Ebenso wichtig wie der Gemeinschaftssinn und die Ökologie – beim Bau soll möglichst regionales Holz verwendet werden – ist den Initianten des Projekts das Angebot von kostengünstigem Wohnraum. Die Genossenschaft ist nicht gewinnorientiert, verlangt Mieten, die lediglich die Kosten decken. So würden die Mietpreise in den ersten Jahren nach dem Bau schnell unter den durchschnittlichen Marktmieten liegen, weil sie nicht so schnell anstiegen wie im Markt. Angepeilt sind Mietpreise, 20 Prozent tiefer als der Durchschnitt.
Das entspricht durchaus dem Willen der Gemeinde Sissach. «Die Wohnpreise hier sind am oberen Limit», sagt Gemeindepräsident Peter Buser. «Wir begrüssen es deshalb, wenn Angebote für günstiges Wohnen entstehen, die auch die Durchmischung der Bevölkerung fördern.» Darüber hinaus sei man froh, wenn ein Bauprojekt in dieser Grösse von im Dorf verankerten Menschen komme und nicht von einem Investor, der das Maximum an Gewinn aus der Parzelle herausholen will.
Das brachte die Gemeinde auch zum Ausdruck, als sie vor gut drei Jahren einen Brief an alle Landratsmitglieder verschickte. Der Gemeinderat plädierte dafür, die in Besitz des Kantons befindliche Parzelle im Baurecht zu vergeben und sie nicht zum Spekulationsobjekt «verkommen» zu lassen. Der Landrat stimmte bei der Überführung der Parzelle ins Finanzvermögen aus grundsätzlichen Überlegungen zwar gegen den entsprechenden Antrag auf Vergabe im Baurecht des Sissacher Landrats Stefan Zemp. Dennoch kam die Genossenschaft mit ihrem Projekt bei der Regierung letztlich zum Handkuss.

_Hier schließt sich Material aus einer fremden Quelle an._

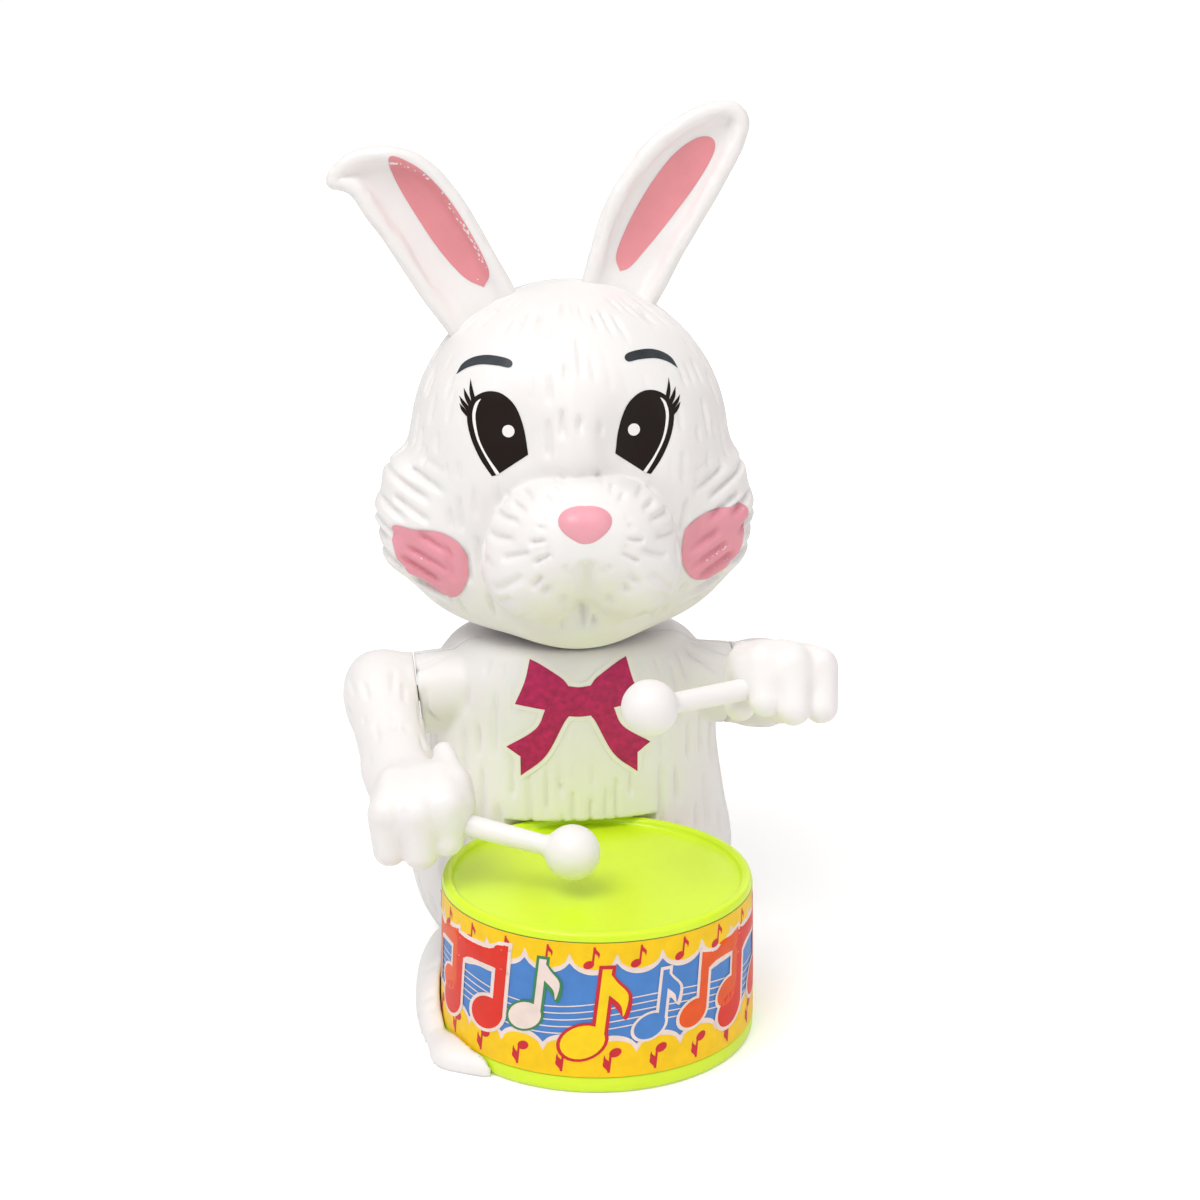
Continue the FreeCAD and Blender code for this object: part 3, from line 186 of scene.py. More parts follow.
def skin(field, low, high, cell):
    """A smooth closed mesh round the places where field is below zero (surface nets)."""
    axes = [np.arange(low[i], high[i] + cell, cell, dtype=np.float64) for i in range(3)]
    shape = [len(axis) for axis in axes]
    value = field(np.meshgrid(*axes, indexing="ij", sparse=True))
    value = np.broadcast_to(value, shape).astype(np.float32)
    inside = value < 0
    cells = [n - 1 for n in shape]
    total = np.zeros((cells[0] * cells[1] * cells[2], 3))
    count = np.zeros(cells[0] * cells[1] * cells[2])
    quads = []

    def cell_id(i, j, k):
        return (i * cells[1] + j) * cells[2] + k

    for axis in range(3):
        here = [slice(None)] * 3
        there = [slice(None)] * 3
        here[axis] = slice(0, -1)
        there[axis] = slice(1, None)
        crossing = np.argwhere(inside[tuple(here)] != inside[tuple(there)])
        u, v = [(1, 2), (2, 0), (0, 1)][axis]
        keep = ((crossing[:, u] > 0) & (crossing[:, u] < cells[u])
                & (crossing[:, v] > 0) & (crossing[:, v] < cells[v]))
        crossing = crossing[keep]
        far_end = crossing.copy()
        far_end[:, axis] += 1
        a = value[tuple(crossing.T)]
        b = value[tuple(far_end.T)]
        point = crossing.astype(float)
        point[:, axis] += a / (a - b)
        corner = []
        for du, dv in ((0, 0), (-1, 0), (-1, -1), (0, -1)):
            place = crossing.copy()
            place[:, u] += du
            place[:, v] += dv
            number = cell_id(*place.T)
            corner.append(number)
            np.add.at(total, number, point)
            np.add.at(count, number, 1)
        ring = np.stack(corner, axis=1)
        outward = inside[tuple(crossing.T)]
        ring[~outward] = ring[~outward][:, ::-1]
        quads.append(ring)
    used = np.flatnonzero(count)
    points = total[used] / count[used][:, None] * cell + np.asarray(low)
    number = np.zeros(len(count), dtype=np.int64)
    number[used] = np.arange(len(used))
    points = settle(field, points, cell)
    return points, number[np.concatenate(quads)]


def settle(field, points, cell, rounds=3):
    """Moves points onto the exact surface, along the field's slope."""
    step = cell * 0.2
    for _ in range(rounds):
        here = field(list(points.T))
        slope = np.empty_like(points)
        for axis in range(3):
            ahead, behind = points.copy(), points.copy()
            ahead[:, axis] += step
            behind[:, axis] -= step
            slope[:, axis] = (field(list(ahead.T)) - field(list(behind.T))) / (2 * step)
        size = np.maximum((slope ** 2).sum(axis=1), 0.05)
        move = slope * (here / size)[:, None]
        reach = np.sqrt((move ** 2).sum(axis=1))
        move *= np.minimum(1, cell * 0.5 / np.maximum(reach, 1e-9))[:, None]
        points = points - move
    return points


# ---- meshes and materials ----

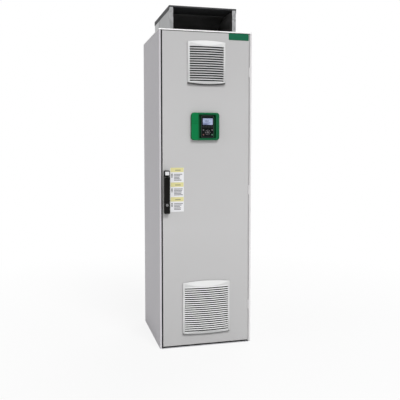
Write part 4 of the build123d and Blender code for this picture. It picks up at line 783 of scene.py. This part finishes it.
def open_foam(name):
    """Reticulated foam coloured black, a painted shade behind the slots: fine struts round open cells,
    greyed by a little dust.
    """
    material, place = new_finish(name)
    strut = place.node("ShaderNodeTexVoronoi", {"feature": "DISTANCE_TO_EDGE"},
                       {"Vector": place, "Scale": 420.0}, "Distance")
    dust = place.noise(20.0, 3.0)
    lint = place.noise(90.0, 3.0).ramp(0.55, 0.80)
    tone = strut.ramp(0.0, 0.5) * 0.5 + dust * 0.3 + lint * 0.2
    close_finish(place, height=strut, depth=0.0008,
                 Base_Color=tone.between(grey_of(0.022), grey_of(0.006)),
                 Roughness=dust * 0.1 + 0.88)
    return material


dress(open_foam("mat_foam"), "top_filter", "bottom_filter")

# ---------------------------------------------------------------- keypad frame
# A satin green moulding set in the door, bright on its left side and darker on the others, with a dark
# green bay into which the keypad is clipped.
bright_green = (0.001, 0.203, 0.060, 1.0)
dark_green = (0.006, 0.125, 0.046, 1.0)
bay_green = (0.001, 0.078, 0.022, 1.0)
frame_low, frame_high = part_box("hmi_frame")
strip_start, strip_end = frame_low.x + 0.045, frame_low.x + 0.041
bay_start, bay_floor = frame_low.y + 0.0044, frame_low.y + 0.0052


def two_green_moulding(name):
    """Satin green plastic, bright on its left strip and darker on the other three sides and in the sunk
    bay behind the keypad. Two fine dark lines cross the strip."""
    material, place = new_finish(name)
    flow = place.noise(20.0, 2.0)
    grain = place.noise(1500.0, 2.0)
    sunk = place.axis("Y").ramp(bay_start, bay_floor)
    strip = place.axis("X").ramp(strip_start, strip_end)
    up = place.axis("Z").ramp(frame_low.z, frame_high.z)
    lines = (up.within(0.60, 0.62) + up.within(0.68, 0.70)) * strip
    side = strip.between(dark_green, bright_green)
    face = (lines * 0.5).between((flow * 0.2).between(side, dark_green), bay_green)
    close_finish(place, height=grain, depth=0.00003,
                 Base_Color=sunk.between(face, bay_green),
                 Roughness=grain * 0.08 + sunk * 0.15 + 0.38, Specular_IOR_Level=0.14)
    return material


dress(two_green_moulding("keypad_frame_green"), "hmi_frame")

# ---------------------------------------------------------------- keypad
# A black hand-held unit with a backlit screen, four soft keys, a touch wheel round the OK key and
# four small keys about it. Each key is a satin moulding of its own colour.
pad_low, pad_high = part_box("keypad_body")
pad_middle, pad_half = (pad_low + pad_high) / 2, (pad_high - pad_low) / 2
ok_low, ok_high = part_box("ok_key")
ok_middle = (ok_low + ok_high) / 2
edge_start, edge_end = 0.0045, 0.0035
tick_inner, tick_outer = 0.0130, 0.0152
tick_count = 8
tick_share = 0.60
pad_black, pad_black_warm = (0.0033, 0.0052, 0.0056, 1.0), (0.0037, 0.0058, 0.0064, 1.0)
edge_grey = (0.045, 0.062, 0.056, 1.0)
tick_grey = (0.30, 0.29, 0.30, 1.0)
soft_key_black = (0.016, 0.018, 0.019, 1.0)
key_grey = (0.120, 0.117, 0.120, 1.0)
stop_red = (0.19, 0.085, 0.080, 1.0)
run_green = (0.080, 0.19, 0.120, 1.0)


def keypad_skin(name):
    """Black plastic with a grey line along its edge, and a ring of light ticks on the touch wheel."""
    material, place = new_finish(name)
    flow = place.noise(14.0, 2.0)
    grain = place.noise(1400.0, 2.0)
    aside = abs(place.axis("X") - pad_middle.x).ramp(pad_half.x - edge_start, pad_half.x - edge_end)
    above = abs(place.axis("Z") - pad_middle.z).ramp(pad_half.z - edge_start, pad_half.z - edge_end)
    edge = (aside + above).ramp(0.0, 1.0)
    across = place.axis("X") - ok_middle.x
    up = place.axis("Z") - ok_middle.z
    reach = (across * across + up * up).math("SQRT")
    turn = up.math("ARCTAN2", across) * (tick_count / math.tau)
    tick = reach.within(tick_inner, tick_outer) * (turn.zigzag(0.5) < tick_share)
    lined = (edge * 0.7).between(flow.between(pad_black, pad_black_warm), edge_grey)
    close_finish(place, height=grain, depth=0.00003,
                 Base_Color=tick.between(lined, tick_grey),
                 Roughness=flow * 0.08 + grain * 0.08 + 0.34, Specular_IOR_Level=0.12)
    return material


dress(keypad_skin("keypad_black"), "keypad_body")
dress(moulded_plastic("soft_key_black", soft_key_black, 0.55, sheen=0.3),
      "function_key_1", "function_key_2", "function_key_3", "function_key_4")
dress(moulded_plastic("key_grey", key_grey, 0.55, sheen=0.3), "escape_key", "help_key", "ok_key")
dress(moulded_plastic("stop_key_red", stop_red, 0.55, sheen=0.3), "stop_key")
dress(moulded_plastic("run_key_green", run_green, 0.55, sheen=0.3), "run_key")

# ---------------------------------------------------------------- keypad screen
# A monochrome display under a clear window, lit from behind. It shows a header line, two plain bars
# of a reading and a short footer, all of fine square dots.
screen_low, screen_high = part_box("keypad_screen")
dot_pitch = 0.00025
dot_gap = 0.12
glass_light, glass_shaded = (0.36, 0.41, 0.58, 1.0), (0.10, 0.12, 0.26, 1.0)
dot_ink, lit_ink = (0.05, 0.06, 0.12, 1.0), (0.04, 0.05, 0.10, 1.0)


def backlit_screen(name):
    """The lit display, laid out in shares of the window's width and height."""
    material, place = new_finish(name)
    across = place.axis("X").ramp(screen_low.x, screen_high.x)
    up = place.axis("Z").ramp(screen_low.z, screen_high.z)
    dots = (place.axis("X").zigzag(dot_pitch) > dot_gap) * (place.axis("Z").zigzag(dot_pitch) > dot_gap)
    header = up.within(0.86, 0.90)
    reading = up.within(0.52, 0.66) * across.within(0.16, 0.60)
    lower_reading = up.within(0.30, 0.36) * across.within(0.16, 0.78)
    footer = up.within(0.06, 0.15) * across.within(0.05, 0.45)
    ink = (header + reading + lower_reading + footer).ramp(0.0, 1.0) * dots
    shaded = (up.ramp(0.40, 0.20) * across.ramp(0.75, 0.45) + up.ramp(0.94, 1.0)).ramp(0.0, 1.0)
    glass = (shaded * 0.6).between(glass_light, glass_shaded)
    close_finish(place,
                 Base_Color=ink.between(glass, dot_ink),
                 Emission_Color=ink.between(glass, lit_ink),
                 Emission_Strength=0.20, Roughness=0.14, Coat_Weight=0.3)
    return material


dress(backlit_screen("screen_lit"), "keypad_screen")

# ---------------------------------------------------------------- nameplate
# A small green plastic plate with a blank face.
# It is stuck to the door's upper right corner.
plate_green = (0.006, 0.138, 0.066, 1.0)
dress(moulded_plastic("nameplate_green", plate_green, 0.38, sheen=0.25), "nameplate")

# ---------------------------------------------------------------- swing handle and key cylinder
# A glossy black moulded handle: base with lock housing, turning head and lift-out lever. The key
# cylinder is plated brass.
gloss_black = (0.006, 0.0055, 0.0055, 1.0)
chrome = (0.36, 0.36, 0.37, 1.0)
dress(moulded_plastic("handle_black", gloss_black, 0.30, 900.0, 0.00002, coat=0.04, sheen=0.14),
      "handle_base", "handle_spindle", "handle_lever")
dress(plated_steel("cylinder_chrome", chrome, 0.26, warm=0.01), "lock_cylinder")

# ---------------------------------------------------------------- rod lock
# A die-cast gearbox behind the handle drives two zinc-plated steel rods, which hold the door at its
# head and its foot. They run in black nylon guides.
dress(plated_steel("gearbox_zinc", dull_zinc, 0.42), "lock_gearbox")
dress(plated_steel("rod_zinc"), "upper_lock_rod", "lower_lock_rod")
dress(moulded_plastic("guide_nylon", grey_of(0.014), 0.5), "rod_guides")

# ---------------------------------------------------------------- label card
# A white printed card stuck to the door beside the handle. Three pale yellow bands head blocks of
# plain grey rules, and nothing is written on it.
card_left, card_right = -0.232, -0.145
card_bottom, card_top = 0.871, 1.147
card_corner = 0.002
card_thickness = 0.0003
card_thirds = 3
rule_reach = 0.05
line_pitch = 0.1
paper_white = (0.86, 0.86, 0.88, 1.0)
band_yellow = (0.78, 0.73, 0.35, 1.0)
rule_ink = (0.09, 0.09, 0.11, 1.0)
mark_ink = (0.10, 0.10, 0.11, 1.0)


def flat_card(name, left, right, bottom, top, face_y, corner, material):
    """A thin upright card with rounded corners, its back on face_y."""
    corner_steps = 4
    outline = []
    for quarter, (centre_x, centre_z) in enumerate((
            (right - corner, top - corner), (left + corner, top - corner),
            (left + corner, bottom + corner), (right - corner, bottom + corner))):
        for step in range(corner_steps + 1):
            turn = math.radians(90 * (quarter + step / corner_steps))
            outline.append((centre_x + corner * math.cos(turn), centre_z + corner * math.sin(turn)))
    count = len(outline)
    points = [(x, y, z) for y in (face_y - card_thickness, face_y) for x, z in outline]
    faces = [tuple(range(count)), tuple(reversed(range(count, 2 * count)))]
    faces += [(i, count + i, count + (i + 1) % count, (i + 1) % count) for i in range(count)]
    mesh = bpy.data.meshes.new(name)
    mesh.from_pydata(points, [], faces)
    mesh.validate()
    mesh.materials.append(material)
    return placed(name, mesh)


def ruled_card(name):
    """White film printed in thirds: a heading on a band, ruled lines of uneven length, and a mark, laid
    out in shares of a third's height and of the card's width."""
    material, place = new_finish(name)
    up = (place.axis("Z") - card_bottom) * (card_thirds / (card_top - card_bottom))
    part = up.math("FRACT")
    across = place.axis("X").ramp(card_left, card_right)
    band = (part > 0.70) * across.within(0.02, 0.98)
    heading = part.within(0.79, 0.86) * across.within(0.36, 0.76)
    rule = part.zigzag(rule_reach)
    ragged = across.node("ShaderNodeTexWhiteNoise", {"noise_dimensions": "1D"},
                         {"W": up.math("SNAP", line_pitch)}, "Value")
    block = part.within(0.08, 0.62) * across.within(0.28, ragged * 0.25 + 0.68)
    lines = (rule > 0.42) * block
    mark = part.within(0.34, 0.62) * across.within(0.05, 0.20) * (rule > 0.30)
    fibre = place.noise(900.0, 2.0)
    paper = band.between(paper_white, band_yellow)
    ruled = (lines * 0.80 + heading * 0.6).between(paper, rule_ink)
    close_finish(place, height=fibre, depth=0.00001,
                 Base_Color=(mark * 0.75).between(ruled, mark_ink),
                 Roughness=fibre * 0.05 + 0.32)
    return material


label_card = flat_card("label_card", card_left, card_right, card_bottom, card_top, cabinet_front,
                       card_corner, ruled_card("card_print"))
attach(label_card, "door")

# ---------------------------------------------------------------- plate on the handle's head
# A small blank white plate.
# It lies on the front of the handle's turning head.
plate_left, plate_right = -0.269, -0.244
plate_bottom, plate_top = 1.102, 1.124
plate_corner = 0.0015
plate_white = (0.78, 0.78, 0.80, 1.0)
head_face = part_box("handle_spindle")[0].y
head_plate = flat_card("head_plate", plate_left, plate_right, plate_bottom, plate_top, head_face,
                       plate_corner, moulded_plastic("plate_white", plate_white, 0.35))
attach(head_plate, "handle_head")

# ---------------------------------------------------------------- studio
# A pale floor in white surroundings. A large soft lamp high in front lights the door, and weaker ones
# lift the side and the back. The room in front of the cabinet is dim, so that black gloss stays black.
floor_half = 14.0
floor_grey = 0.72
floor_glow_near = 0.86
floor_glow_mirrored = 0.3
far_start, far_end = 0.8, 3.0
ambient = 0.37
dim_ambient = 0.06
mirrored_share = 0.6
floor_mesh = bpy.data.meshes.new("studio_floor")
floor_mesh.from_pydata([(-floor_half, -floor_half, 0), (floor_half, -floor_half, 0),
                        (floor_half, floor_half, 0), (-floor_half, floor_half, 0)], [], [(0, 1, 2, 3)])
studio_floor = placed("studio_floor", floor_mesh)
floor_finish, floor_place = new_finish("floor_white")
ray = floor_place.node("ShaderNodeLightPath", output="Is Camera Ray")
glossy = floor_place.node("ShaderNodeLightPath", output="Is Glossy Ray")
distance = floor_place.node("ShaderNodeVectorMath", {"operation": "LENGTH"}, {0: floor_place}, "Value")
floor_glow = distance.ramp(far_start, far_end) * (1.0 - floor_glow_near) + floor_glow_near
lit = floor_place.node("ShaderNodeBsdfDiffuse", None, {"Color": grey_of(floor_grey)})
bright = floor_place.node("ShaderNodeEmission", None, {"Color": grey_of(1.0), "Strength": 1.0})
share = ray * floor_glow + glossy * floor_glow_mirrored
blend = floor_place.node("ShaderNodeMixShader", None, {0: share, 1: lit, 2: bright})
floor_place.node("ShaderNodeOutputMaterial", None, {"Surface": blend})
studio_floor.data.materials.append(floor_finish)

world = bpy.data.worlds.new("studio_world")
bpy.context.scene.world = world
world.use_nodes = True
world.node_tree.nodes.clear()
around = Wire(world.node_tree)
seen = around.node("ShaderNodeLightPath", output="Is Camera Ray")
mirrored = around.node("ShaderNodeLightPath", output="Is Glossy Ray")
through = around.node("ShaderNodeLightPath", output="Is Transmission Ray")
heading = around.node("ShaderNodeTexCoord", output="Generated")
dim_room = heading.axis("Y").ramp(-0.2, -0.75) * heading.axis("Z").ramp(0.75, 0.45)
white_share = (seen + mirrored * mirrored_share * (1.0 - dim_room) + through).ramp(0.0, 1.0)
level = white_share * (1.0 - ambient) + ambient
dimming = dim_room * mirrored * (ambient - dim_ambient)
sky = around.node("ShaderNodeBackground", None, {"Color": grey_of(1.0), "Strength": level - dimming})
around.node("ShaderNodeOutputWorld", None, {"Surface": sky})


def soft_sun(name, towards, strength, spread):
    """A far, large lamp that shines from a direction. spread is how large it looks, in degrees."""
    lamp = bpy.data.lights.new(name, "SUN")
    lamp.energy = strength
    lamp.angle = math.radians(spread)
    stand = placed(name, lamp)
    stand.rotation_euler = Vector(towards).to_track_quat("Z", "Y").to_euler()


soft_sun("front_lamp", (0.25, -1.0, 1.0), 1.9, 24.0)
soft_sun("left_lamp", (-1.0, -0.1, 0.45), 0.55, 40.0)
soft_sun("back_lamp", (0.7, 1.0, 0.7), 1.1, 40.0)

# The camera stands at chest height, a little to the left, with a slightly long lens.
camera_data = bpy.data.cameras.new("product_camera")
camera_data.sensor_width = 36.0
camera_data.lens = 51.75
camera_data.shift_y = -0.045
camera = placed("product_camera", camera_data)
camera.location = (-0.941, -3.807, 1.293)
camera.rotation_euler = (math.radians(86.24), 0.0, math.radians(-14.40))
bpy.context.scene.camera = camera
bpy.context.scene.view_settings.view_transform = "Standard"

Mehr Zeit zu Hause verbringen
Der nächste Schritt bei der Realisierung ist es nun, Geld zu sammeln. Künftige Mietparteien müssen, wie bei einer Genossenschaft üblich, Anteilscheine zeichnen. Zudem will man Spenden sammeln und bei Banken sowie beim Bund Darlehen aufnehmen. Mittels Architekturwettbewerb soll gleichzeitig ein konkretes Bauprojekt ausgewählt werden, um damit in einem Jahr in das nötige Quartierplanverfahren zu steigen. Die Einwohnergemeindeversammlung muss den Quartierplan bewilligen. Läuft alles rund, könnte die Siedlung im Jahr 2026 bezogen werden.
Ob sich bis dann das Bedürfnis nach grösserem Wohnraum oder gar nach einem Einfamilienhaus wieder verflüchtigt hat? «Nur wegen eines Trends schmeissen wir unsere Pläne nicht über den Haufen», so Benninger. «Klar ist aber: Homeoffice wird auch in Zukunft ein Thema sein, das werden wir in unserer Planung berücksichtigen.» Denn gerade dafür böte die geplante Siedlung intelligente Lösungen. So könnten Gemeinschaftsräume beispielsweise als Büro genutzt werden, in der Siedlungsbar könnte man sich zur Kaffeepause oder zum Feierabendbier treffen.
«Wir wollen einen Lebensraum erschaffen, der die Bewohnenden generell dazu bringt, mehr Zeit zu Hause zu verbringen», so «Kordia»-Präsident Erbacher. «Denn viel zu oft nutzen die Menschen ihren viel zu grossen Wohnraum fast nur zum Schlafen.»